Homemade ketchup is definitely worth the effort.
5 pounds of ripe tomatoes, chopped, no need to peel
2 cups each finely chopped onion and sweet pepper (red is preferred, but not necessary)
¼ cup finely chopped flat leaf parsley
4 large cloves finely chopped garlic
Put all of these ingredients in a large pot and bring to a simmer about 30 minutes. Ingredients should be soft.
Put all of these ingredients in a food mill fitted with the fine sieve. Then place back in pot.
Add ¼ cup honey (more if you desire sweeter)
Add 2 TBLS salt
Add the spice bag and let simmer for about an hour until the mixture is thick and reduced by half.

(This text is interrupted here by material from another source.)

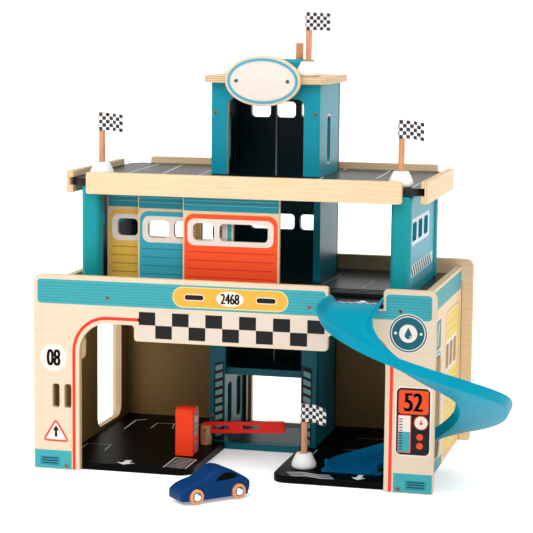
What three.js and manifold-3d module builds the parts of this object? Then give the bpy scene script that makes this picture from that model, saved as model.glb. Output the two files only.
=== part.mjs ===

At this point, you can use a crockpot to finish the simmering and get to the final product. It does take longer.
Spice Bag- these can be varied quite a bit according to what one enjoys
In a large piece of cheesecloth put the following ingredients. Tie up and add to tomato mixture.
2 Bay Leaves
1 whole clove
1 tsp yellow mustard seeds
couple of pieces of whole allspice
1 tsp of coriander seed
1 tsp black peppercorns
½ cinnamon stick
When mixture is thick remove spice bag
Add 2 TBLS Cider vinegar
Stir until desired thickness. It should make about 3-4 cups, depending on how thick you like it.